Extended meaning of “plant and machinery”

Those running construction projects will likely be familiar with the Gunfleet Sands Limited (2021) First Tier Tax Tribunal decision in which capital allowances were allowed on certain expenditure for studies and project management incurred prior to the construction of the windfarm. Whilst it is established law that capital allowances extend to expenditure ensuring the operation of plant, HMRC had denied deductions on the basis the costs were not directly related to plant. HMRC argued the various costs were incurred for other reasons, such as meeting regulatory requirements. The Tribunal found for the taxpayer (at least in part) and determined that many of the expenses were eligible for capital allowances including studies of the impact on tourism, transport and marine mammals.

"It is more valuable than ever for capital intensive projects to be structured within corporate groups or consortiums alongside companies that are generating profits."

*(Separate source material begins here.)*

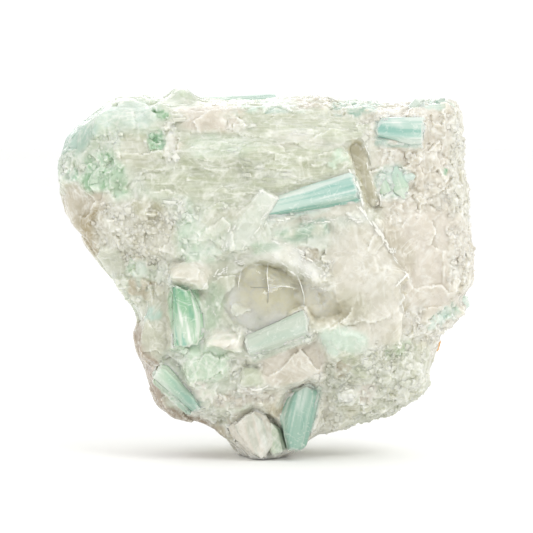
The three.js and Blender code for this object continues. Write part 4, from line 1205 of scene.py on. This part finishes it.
def lens_piece(material):
    """The clear quartz in the middle of the front."""
    parts, triangles, start = [], [], 0
    for lump in LENS_LUMPS:
        turn = Euler([math.radians(a) for a in lump["turn"]], "ZYX").to_matrix()
        raw = lump_points(lump["size"], lump["seed"], lump["count"])
        corners, faces = hull_arrays([turn @ Vector(p) + Vector(lump["middle"]) for p in raw])
        parts.append(corners)
        triangles.append(faces + start)
        start += len(corners)
    mesh = mesh_of_triangles("clear_lens", np.concatenate(parts), np.concatenate(triangles))
    mesh = with_modifier(mesh, "REMESH", mode="VOXEL", voxel_size=LENS_GRAIN * MM, adaptivity=0)
    points = coordinates(mesh) / MM
    for _ in range(2):
        points = points * 0.4 + neighbour_mean(mesh, points) * 0.6
    set_coordinates(mesh, points * MM)
    outward = normals(mesh)
    height = 0.12 * cloudy(points, 4, 311) + 0.5 * facets(points, 7, 301, 0.3, 0.8)
    height = height * 0.5 + neighbour_mean(mesh, height) * 0.5
    set_coordinates(mesh, (points + outward * (height - LENS_SUNK)[:, None]) * MM)
    mesh.name = "clear_lens"
    mesh.shade_smooth()
    return new_piece("clear_lens", mesh, material)


# Fracture planes inside the clear quartz, seen on edge: x and z of their points, near and far depth in mm.
CRACKS = [
    ([(0.4, 39), (0.2, 36.6), (0.5, 34), (0.3, 31.2)], (-23.2, -21.4)),
    ([(6.1, 36.6), (6.9, 34.6), (7.5, 32.4), (7.4, 30)], (-22.6, -20.4)),
    ([(-3, 34.2), (0.6, 34), (3.4, 34.4), (6.2, 34)], (-22.4, -21.8)),
    ([(-4.8, 37.8), (-5.4, 35), (-5, 31.6)], (-22.2, -21.4)),
]
CRACK_WIDTH = 0.16


def cracks_piece(material):
    """Thin white fracture planes inside the clear quartz."""
    points, triangles = [], []
    for line, (near, far) in CRACKS:
        start = len(points)
        for i, (x, z) in enumerate(line):
            before, after = line[max(i - 1, 0)], line[min(i + 1, len(line) - 1)]
            dx, dz = after[0] - before[0], after[1] - before[1]
            length = math.hypot(dx, dz)
            half = CRACK_WIDTH / 2 * (0.4 if i in (0, len(line) - 1) else 1)
            nx, nz = -dz / length * half, dx / length * half
            for y in (near, far):
                for side in (-1, 1):
                    lift = (VIEW_MIDDLE[1] - y) * math.tan(math.radians(ELEVATION))
                    points.append((x + nx * side, y, z + nz * side + lift))
        quads = [(0, 1, 3, 2)]
        for i in range(len(line) - 1):
            a, b = 4 * i, 4 * i + 4
            quads += [(a, b, b + 1, a + 1), (a + 1, b + 1, b + 3, a + 3), (a + 3, b + 3, b + 2, a + 2), (a + 2, b + 2, b, a)]
        last = 4 * (len(line) - 1)
        quads.append((last, last + 2, last + 3, last + 1))
        for a, b, c, d in quads:
            triangles += [(start + a, start + b, start + c), (start + a, start + c, start + d)]
    mesh = mesh_of_triangles("lens_cracks", np.array(points), np.array(triangles))
    work = bmesh.new()
    work.from_mesh(mesh)
    bmesh.ops.recalc_face_normals(work, faces=work.faces)
    work.to_mesh(mesh)
    work.free()
    paint(mesh, "tint", np.tile(SNOW, (len(points), 1)))
    return new_piece("lens_cracks", mesh, material)


SPECK_AT = (34.3, 21.6)
SPECK_SIZE = (0.5, 0.4, 1.4)


def speck_piece(grown, shapes, material):
    """The ochre speck on the right edge."""
    points = grown["points"]
    near = np.abs(points[:, 2] - SPECK_AT[1]) < 0.6
    front = np.where(near & (points[:, 1] < 2), points[:, 0], -99)
    place = points[int(front.argmax())] - (0.1, 0, 0)
    corners, triangles = shapes[1]
    turn = np.array(Euler((0, math.radians(18), 0)).to_matrix())
    mesh = mesh_of_triangles("ochre_speck", (corners * SPECK_SIZE) @ turn.T + place, triangles)
    paint(mesh, "tint", np.tile(OCHRE, (len(corners), 1)))
    mesh.shade_flat()
    return new_piece("ochre_speck", mesh, material)


def bare_material(name):
    material = bpy.data.materials.new(name)
    material.use_nodes = True
    tree = material.node_tree
    tree.nodes.clear()
    output = tree.nodes.new("ShaderNodeOutputMaterial")
    shader = tree.nodes.new("ShaderNodeBsdfPrincipled")
    tree.links.new(shader.outputs[0], output.inputs[0])
    return material, tree, shader, output


def attribute(tree, name, output="Fac"):
    made = tree.nodes.new("ShaderNodeAttribute")
    made.attribute_name = name
    return made.outputs[output]


def fill(tree, socket, value):
    if isinstance(value, bpy.types.NodeSocket):
        tree.links.new(value, socket)
    elif isinstance(value, tuple):
        socket.default_value = (*value, 1)
    else:
        socket.default_value = value


def mix(tree, factor, first, second, blend="MIX"):
    """A colour mix. Factor, first and second are sockets or plain values."""
    made = tree.nodes.new("ShaderNodeMix")
    made.data_type = "RGBA"
    made.blend_type = blend
    fill(tree, made.inputs[0], factor)
    fill(tree, made.inputs[6], first)
    fill(tree, made.inputs[7], second)
    return made.outputs[2]


def ramp(tree, value, low, high, low_value=0.0, high_value=1.0):
    made = tree.nodes.new("ShaderNodeMapRange")
    made.interpolation_type = "SMOOTHSTEP"
    for name, number in zip(("From Min", "From Max", "To Min", "To Max"), (low, high, low_value, high_value)):
        made.inputs[name].default_value = number
    tree.links.new(value, made.inputs["Value"])
    return made.outputs["Result"]


def stretched_place(tree, stretch, turn=0):
    place = tree.nodes.new("ShaderNodeTexCoord")
    mapping = tree.nodes.new("ShaderNodeMapping")
    mapping.vector_type = "TEXTURE"
    mapping.inputs["Rotation"].default_value = (0, math.radians(turn), 0)
    mapping.inputs["Scale"].default_value = [1 / s for s in stretch]
    tree.links.new(place.outputs["Object"], mapping.inputs["Vector"])
    return mapping.outputs[0]


def noise(tree, scale, detail=3.0, stretch=(1, 1, 1), distortion=0.0, turn=0):
    """Noise in the object's own metres, stretched along the axes, which are turned about Y."""
    made = tree.nodes.new("ShaderNodeTexNoise")
    made.inputs["Scale"].default_value = scale
    made.inputs["Detail"].default_value = detail
    made.inputs["Distortion"].default_value = distortion
    tree.links.new(stretched_place(tree, stretch, turn), made.inputs["Vector"])
    return made.outputs[0]


def arithmetic(tree, operation, first, second):
    made = tree.nodes.new("ShaderNodeMath")
    made.operation = operation
    fill(tree, made.inputs[0], first)
    fill(tree, made.inputs[1], second)
    return made.outputs[0]


def multiply(tree, first, second):
    return arithmetic(tree, "MULTIPLY", first, second)


def veils(tree, scale, width, stretch=(1, 1, 1)):
    """Thin wandering lines where the quartz has cracked and healed: 1 on a line, 0 away from it."""
    wander = noise(tree, scale, 3, stretch, 0.8)
    away = arithmetic(tree, "ABSOLUTE", arithmetic(tree, "SUBTRACT", wander, 0.5), 0)
    return ramp(tree, away, width, 0.0)


def bump(tree, shader, height, distance, strength=1.0):
    made = tree.nodes.new("ShaderNodeBump")
    made.inputs["Distance"].default_value = distance
    made.inputs["Strength"].default_value = strength
    tree.links.new(height, made.inputs["Height"])
    tree.links.new(made.outputs[0], shader.inputs["Normal"])


def quartz_material(name, glow):
    """Milky quartz: white edges, veils and fine cracks, between glassy and sugary, and painted shade in its creases.
    Light glows that deep, in m.
    """
    material, tree, shader, _ = bare_material(name)
    tint = attribute(tree, "tint", "Color")
    edge = attribute(tree, "edge")
    crease_shade = attribute(tree, "crease_shade")
    sugar = attribute(tree, "sugar")
    slab = attribute(tree, "slab")
    clouds = ramp(tree, noise(tree, 420, 5), 0.35, 0.65)
    streaks = ramp(tree, noise(tree, 900, 3, (0.12, 1, 1), 0.3), 0.35, 0.7)
    speckle = ramp(tree, noise(tree, 1500, 3), 0.35, 0.7)
    patches = ramp(tree, noise(tree, 330, 3), 0.42, 0.62)
    fibres = ramp(tree, noise(tree, 2600, 2, (0.09, 1, 1), 0.2), 0.4, 0.75)
    wide_veils = multiply(tree, veils(tree, 120, 0.014, (0.6, 1, 1.2)), patches)
    fine_veils = multiply(tree, veils(tree, 380, 0.03), patches)
    # Painted shade: hollows and creases are darkened towards tan, where shade falls.
    deeper = mix(tree, 1.0, tint, (0.82, 0.78, 0.66), "MULTIPLY")
    colour = mix(tree, multiply(tree, crease_shade, 0.25), tint, deeper)
    for turn, seed in ((35, 0.4), (-50, 0.9), (80, 1.7)):
        mask = ramp(tree, noise(tree, 210 + 30 * seed, 2, (1, 1, 1), seed), 0.5, 0.62)
        hatch = ramp(tree, noise(tree, 1500, 2, (0.1, 1, 1), 0.1, turn), 0.42, 0.7)
        colour = mix(tree, multiply(tree, multiply(tree, mask, hatch), 0.45), colour, SNOW)
    colour = mix(tree, clouds, mix(tree, 0.16, colour, (0.5, 0.48, 0.36), "MULTIPLY"), mix(tree, 0.08, colour, SNOW))
    dim = mix(tree, 1.0, colour, (0.92, 0.92, 0.87), "MULTIPLY")
    streaked = mix(tree, streaks, dim, mix(tree, 0.3, colour, SNOW))
    streaked = mix(tree, multiply(tree, fibres, 0.35), streaked, SNOW)
    colour = mix(tree, multiply(tree, slab, 0.8), colour, streaked)
    speckled = mix(tree, speckle, dim, mix(tree, 0.35, colour, SNOW))
    colour = mix(tree, multiply(tree, sugar, 0.7), colour, speckled)
    colour = mix(tree, multiply(tree, wide_veils, 0.5), colour, SNOW)
    colour = mix(tree, multiply(tree, fine_veils, 0.3), colour, SNOW)
    colour = mix(tree, multiply(tree, edge, 0.55), colour, SNOW)
    tree.links.new(colour, shader.inputs["Base Color"])
    tree.links.new(ramp(tree, arithmetic(tree, "ADD", sugar, clouds), 0, 2, 0.22, 0.5), shader.inputs["Roughness"])
    shader.inputs["IOR"].default_value = 1.54
    if glow:
        shader.inputs["Subsurface Weight"].default_value = 1
        shader.inputs["Subsurface Radius"].default_value = (1, 0.97, 0.88)
        shader.inputs["Subsurface Scale"].default_value = glow
    bump(tree, shader, noise(tree, 1300, 4), 0.00012, 0.5)
    return material


def tourmaline_material():
    material, tree, shader, _ = bare_material("tourmaline")
    flecks = ramp(tree, noise(tree, 1100, 3, (0.6, 1, 1), 0.5), 0.6, 0.72)
    colour = mix(tree, multiply(tree, flecks, 0.2), attribute(tree, "tint", "Color"), SNOW)
    colour = mix(tree, multiply(tree, veils(tree, 260, 0.012), 0.3), colour, SNOW)
    tree.links.new(colour, shader.inputs["Base Color"])
    tree.links.new(ramp(tree, flecks, 0, 1, 0.2, 0.4), shader.inputs["Roughness"])
    shader.inputs["IOR"].default_value = 1.63
    bump(tree, shader, noise(tree, 2200, 3), 0.00006, 0.4)
    return material


def clear_material():
    material, tree, shader, output = bare_material("clear_quartz")
    shader.inputs["Base Color"].default_value = (1, 1, 1, 1)
    shader.inputs["Transmission Weight"].default_value = 1
    shader.inputs["IOR"].default_value = 1.54
    tree.links.new(ramp(tree, noise(tree, 180, 3), 0.4, 0.7, 0.0, 0.04), shader.inputs["Roughness"])
    bump(tree, shader, noise(tree, 300, 3), 0.0001, 0.4)
    absorption = tree.nodes.new("ShaderNodeVolumeAbsorption")
    absorption.inputs["Color"].default_value = (0.86, 0.84, 0.7, 1)
    absorption.inputs["Density"].default_value = 30
    tree.links.new(absorption.outputs[0], output.inputs["Volume"])
    return material


def floor():
    mesh = bpy.data.meshes.new("floor")
    half = 3
    mesh.from_pydata([(-half, -half, 0), (half, -half, 0), (half, half, 0), (-half, half, 0)], [], [(0, 1, 2, 3)])
    plane = bpy.data.objects.new("floor", mesh)
    bpy.context.scene.collection.objects.link(plane)
    material, tree, shader, _ = bare_material("pale_floor")
    colour = mix(tree, ramp(tree, noise(tree, 3, 2), 0.3, 0.7), (0.95, 0.95, 0.94), (0.97, 0.97, 0.96))
    tree.links.new(colour, shader.inputs["Base Color"])
    shader.inputs["Roughness"].default_value = 0.9
    mesh.materials.append(material)


def light(name, place, target, size, power):
    data = bpy.data.lights.new(name, "AREA")
    data.shape = "DISK"
    data.size = size
    data.energy = power
    lamp = bpy.data.objects.new(name, data)
    lamp.location = place
    lamp.rotation_euler = (Vector(target) - Vector(place)).to_track_quat("-Z", "Y").to_euler()
    bpy.context.scene.collection.objects.link(lamp)


def studio():
    scene = bpy.context.scene
    world = bpy.data.worlds.new("studio")
    scene.world = world
    world.use_nodes = True
    background = world.node_tree.nodes["Background"]
    background.inputs["Color"].default_value = (1, 1, 1, 1)
    background.inputs["Strength"].default_value = 1.05
    middle = (0, 0, 0.04)
    light("key", (0.35, -0.45, 0.5), middle, 0.35, 1.3)
    light("fill", (-0.5, -0.5, 0.25), middle, 0.5, 0.2)
    light("back", (-0.1, 0.6, 0.4), middle, 0.5, 0.8)
    scene.view_settings.view_transform = "Standard"
    scene.view_settings.look = "None"
    scene.view_settings.exposure = 0
    floor()


def camera():
    data = bpy.data.cameras.new("camera")
    data.lens = FOCAL
    data.sensor_width = SENSOR
    data.sensor_fit = "HORIZONTAL"
    data.clip_start = 0.01
    data.clip_end = 20
    lens = bpy.data.objects.new("camera", data)
    distance = FRAME_PIXELS * PIXEL_MM * MM * FOCAL / SENSOR
    target = Vector(VIEW_MIDDLE) * MM
    tilt = math.radians(ELEVATION)
    lens.location = target + Vector((0, -math.cos(tilt), math.sin(tilt))) * distance
    lens.rotation_euler = (target - lens.location).to_track_quat("-Z", "Y").to_euler()
    bpy.context.scene.collection.objects.link(lens)
    bpy.context.scene.camera = lens


camera()
studio()
lens = lens_piece(clear_material())
quartz = quartz_material("milky_quartz", BODY_GLOW)
grain_quartz = quartz_material("sugary_quartz", 0)
grown = body_piece(quartz, lens.data)
grain_shapes = [grain_shape(seed) for seed in range(GRAIN_SHAPES)]
for crust in CRUSTS:
    crust_piece(crust, grown, grain_shapes, grain_quartz)
tourmaline = tourmaline_material()
for number, entry in enumerate(PRISMS):
    if entry[0] in QUARTZ_CRYSTALS:
        front_crystal(number, entry, grain_quartz)
    elif entry[0] in OUTLINES:
        front_crystal(number, entry, tourmaline)
    elif entry[0] not in SUNKEN:
        prism_piece(number, entry, tourmaline)
cracks_piece(grain_quartz)
veins_piece(grown, grain_shapes, grain_quartz)
speck_piece(grown, grain_shapes, grain_quartz)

Although Tribunal decisions are not binding precedent, the outcome gives a good indication that if a comprehensive analysis is undertaken to identify costs that have a direct relationship to the construction of plant, that expenditure is likely to be eligible for capital allowances. Such an analysis will be even more valuable from April 2023 with the introduction of full expensing and the increase in corporation tax to 25%.

Making use of deductions

Full expensing of capital allowances is only useful to the extent there are profits against which deductions can be relieved. Many construction projects have a lengthy lead-in time to the generation of profits which means there is a delay in accessing deductions. Although full expensing would potentially give rise to greater losses in early years, when those losses are carried forward, their use is restricted where group profits exceed £5m. Loss restriction reforms (introduced in 2017), combined with the now impending increase in the rate of corporation tax, make it more important for companies to be able to relieve deductions in the year in which they are incurred.

In practice, this means that it is more valuable than ever for capital intensive projects to be structured within corporate groups or consortiums alongside companies that are generating profits. Such structures accelerate the use of deductions arising from capital expenditure, thereby potentially sheltering group companies from effectively suffering the full impact of corporation tax at 25%.